Local governing authorities are legally authorized to zone land for specific uses. Matthews v. Fayette County, 233 Ga. 220 (210 SE2d 758) (1974); Gifford-Hill & Co. v. Harrison, 229 Ga. 260 (191 SE2d 85) (1972). However, the power to zone is not an unbridled right. The importance of private property rights and the public’s interest in orderly land development and use must be delicately balanced in the exercise of the zoning power. To preserve this balance, the law imposes restraints upon landowners and zoning authorities alike. The landowner’s restraints are obvious. Broadly stated, the landowner is bound to the uses allowed by a valid zoning ordinance. This is vital to the balance of public and private interests. The restraints upon the zoning authority are no less real but perhaps more intricate. Notice is an essential burden cast upon a zoning authority before the use of land may be restricted. The question in this case is how much notice is required and to whom must it be given.

The general proposition is that a zoning classification may not be changed unless notice is given the affected parties. The extent of notice is so much as may be required by due process of law or by the zoning ordinance in effect at the time of the change. South Jonesboro Civic Assn., Inc. v. Thornton, 248 Ga. 65 (281 SE2d 507) (1981). Since no due process issue is raised in this case, we will consider only the requirements of the Henry County ordinance and the fallout of those requirements upon the law. The 1963 ordinance makes provision for notice when the ordinance is amended so as to change the “zoning classification from one type of district to another.” This notice involves posting of signs on property on which the change is being made. The county failed to follow this procedure in 1973 or 1982. The county now argues that the posting was not necessary in this case and that even so the present owner cannot complain because he did not buy the land until 1978. We are not persuaded by either of these arguments.

It is the county’s contention that the 1973 ordinance did not change the zoning classification from one type of district to another because even though the right to construct a mobile home park was deleted, the designation of the classification remained RM-75. This argument must fail because labels cannot prevail over the uses permitted. We conclude that the elimination of one of the prior permit*349ted uses is in fact a change from one type district to another.
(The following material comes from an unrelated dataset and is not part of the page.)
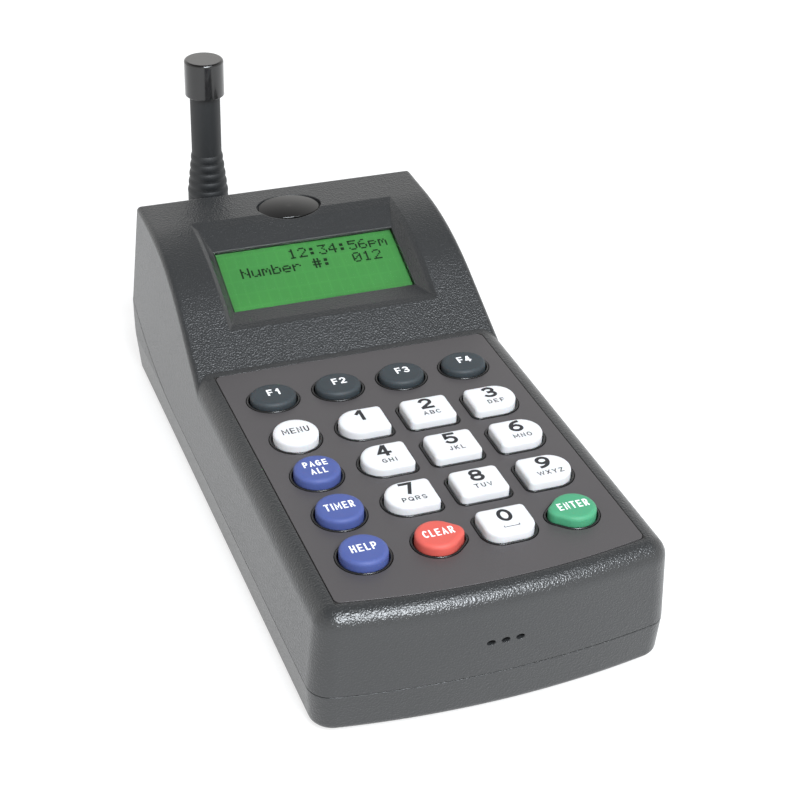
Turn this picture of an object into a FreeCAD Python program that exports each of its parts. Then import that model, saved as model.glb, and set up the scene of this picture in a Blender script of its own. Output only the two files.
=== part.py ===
import FreeCAD
import Part
import math
import os
from FreeCAD import Placement, Rotation, Vector

# A counter-top guest paging transmitter: a two-part moulded case with a keypad deck, a raised
# display head and a stub antenna on a bayonet jack at the back.
# While it is built, X runs across the keypad from its centre line, Y runs from the keypad to the
# head, and Z is height above the keypad deck. Each piece is moved to its final place when saved.
# A reach is a distance along Y from the middle of the keypad. Lengths are in millimetres and
# angles in degrees.

# Keypad: a row of oval function keys above four rows of four
column_count = 4
row_count = 4
key_pitch = 20.9
row_pitch = 20.0
first_row_reach = 29.2
function_row_gap = 22.9
round_key_radius = 6.8
oval_key_length = 14.3
oval_key_depth = 12.4
digit_key_width = 14.8
digit_key_depth = 12.2
key_corner_radius = 1.6
key_chin_radius = 4.6
drop_key_shift = 0.35
drop_key_spread = 4.55
drop_key_radius = 6.3
drop_tip_radius = 3.2
key_proud = 3.1
oval_key_proud = 2.3
key_edge_radius = 1.1
key_gap = 0.45
key_flange = 1.1
key_flange_thickness = 0.8
key_flange_gap = 0.3
key_travel = 1.1
key_stem_radius = 3.0
key_stem_length = 1.1
contact_gap = 0.2
rim_width = 0.6
rim_proud = 0.35
rim_edge_radius = 0.2

# Keypad overlay, round the keys
overlay_side_margin = 13.45
overlay_rear_margin = 18.0
overlay_front_margin = 16.5
overlay_bow = 4.1
overlay_corner_radius = 2.0
overlay_thickness = 0.5
overlay_recess = 0.4
overlay_gap = 0.2
overlay_cut_gap = 0.25

# Case outline, round the overlay
side_land = 0.6
front_land = 0.4
crease_gap = 2.7
side_draft_share = 0.068
front_bow = 4.8
rear_rake_share = 0.105
wall = 2.4
deck_height = 38.7
parting_drop = 26.6
parting_lead = 20.2
parting_rise = 12.4
parting_gap = 0.25
front_corner_radius = 7.0
rear_corner_radius = 1.0
inner_corner_radius = 0.15
deck_edge_radius = 5.5
head_edge_radius = 1.8
overrun = 6.0
pick_margin = 0.05

# Head profile
slope_angle = 29.5
slope_toe = 8.0
head_rise = 22.5
head_top_angle = 1.1
head_curve_radius = 85.0
head_rear_margin = 14.8

# Lower case
base_side_tuck = 0.81
base_front_tuck = 0.4
base_rear_tuck = 7.1
base_rear_corner_radius = 3.0
base_edge_radius = 1.8
lip_height = 1.8
lip_thickness = 1.1
lip_gap = 0.2

# Display module
view_half_width = 30.9
view_half_height = 12.6
view_shift = 0.4
bezel_side_border = 6.1
bezel_end_border = 7.4
bezel_depth = 4.6
bezel_sheet = 0.5
glass_thickness = 1.6
module_gap = 0.1
module_side_gap = 5.0
module_board_height = 60.0
module_board_drop = 3.0
module_board_gap = 4.0
board_thickness = 1.6
module_hole_inset = 3.2
display_screw_bite = 4.2

# Display window and the funnel round it, whose mouth is eased by a flare
display_tilt = 22.2
bezel_roof_gap = 0.972
window_side_border = 0.4
window_end_border = 0.3
window_land = 0.6
funnel_land = 0.3
funnel_lead = 13.0
funnel_side_run = 3.4
funnel_low_run = 9.81
funnel_high_run = 11.1
funnel_wall = 2.2
flare_run = 0.9
flare_high_run = 1.6
flare_start_share = 0.8
mouth_point_count = 9
lens_thickness = 0.8
lens_border = 3.6

# Boards and what they carry
board_side_gap = 2.5
board_front_margin = 10.2
board_rear_margin = 15.9
main_board_corner_radius = 3.0
boss_side_inset = 3.0
boss_front_inset = 5.0
boss_rear_inset = 4.0
board_boss_radius = 2.6
mat_thickness = 0.6
mat_collar_height = 0.5
mat_collar_width = 1.0
mat_gap = 0.5
radio_width = 28.0
radio_depth = 23.0
radio_height = 3.6
radio_inset = 7.0
radio_edge_radius = 0.6
cell_radius = 10.0
cell_thickness = 3.2
cell_reach = 8.0
cell_holder_wall = 1.2
cell_floor = 0.6
chip_height = 1.5
header_width = 22.0
header_depth = 5.0
header_height = 5.5
ribbon_thickness = 0.9
ribbon_width = 20.0

# Screws
screw_radius = 1.45
screw_head_radius = 2.8
screw_head_height = 2.0
screw_length = 11.0
small_screw_radius = 1.2
small_head_radius = 2.1
small_head_height = 1.4
screw_edge_share = 0.33
screw_recess_share = 0.25
screw_gap = 0.05
screw_clearance = 0.3
case_boss_radius = 3.4
case_boss_side_gap = 5.9
case_boss_board_gap = 1.2
case_boss_rear_inset = 9.5
case_post_front_rise = 4.6
case_post_rear_rise = 2.2
post_roof = 3.0

# Feet
foot_radius = 5.5
foot_thickness = 2.5
foot_proud = 1.5
foot_edge_radius = 0.5
foot_side_inset = 14.9
foot_front_inset = 22.0
foot_rear_inset = 26.0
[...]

Decided January 8, 1986. Freeman & Hawkins, H. Lane Young II, Robert U. Wright, Stephen P. Harrison, for appellant. Crumbley & Crumbley, R. Alex Crumbley, for appellee.

The remaining argument that the present owner bought the land after the zoning change and is subject to it regardless of notice when the change occurred must also fail. The owner asserts that it is land and not people which is zoned. This is an accurate statement. It is the land that is zoned even though it is the people who are affected. Zoning limits the use of land and attaches to the land. A zoning authority cannot establish clear procedures for zoning changes and then be heard to argue that a change in ownership of the land operates as an excuse for the zoning authority’s failure to comply with its own requirements. We do not deal here with whether the landowner may have waived the procedural defect or be guilty of laches because those questions are not at issue in this case.

Judgment affirmed.

Marshall, P. J., Clarke, Smith, Gregory and Bell, JJ., and Judge Charles A. Pannell, Jr., concur. Hill, C. J., dissents. Weltner, J., disqualified.





Dissenting Opinion

Hill, Chief Justice,

dissenting.

The landowner first purchased an interest in the property in 1978. At that time the property was zoned RM-75 but not for mobile home parks. The majority hold that the county’s failure in 1973 to give notice to the landowner’s predecessor in title invalidates the 1973 amendment. I would hold that a purchaser of land lacks standing to complain that his predecessor in title was not afforded notice of a zoning change. I therefore dissent.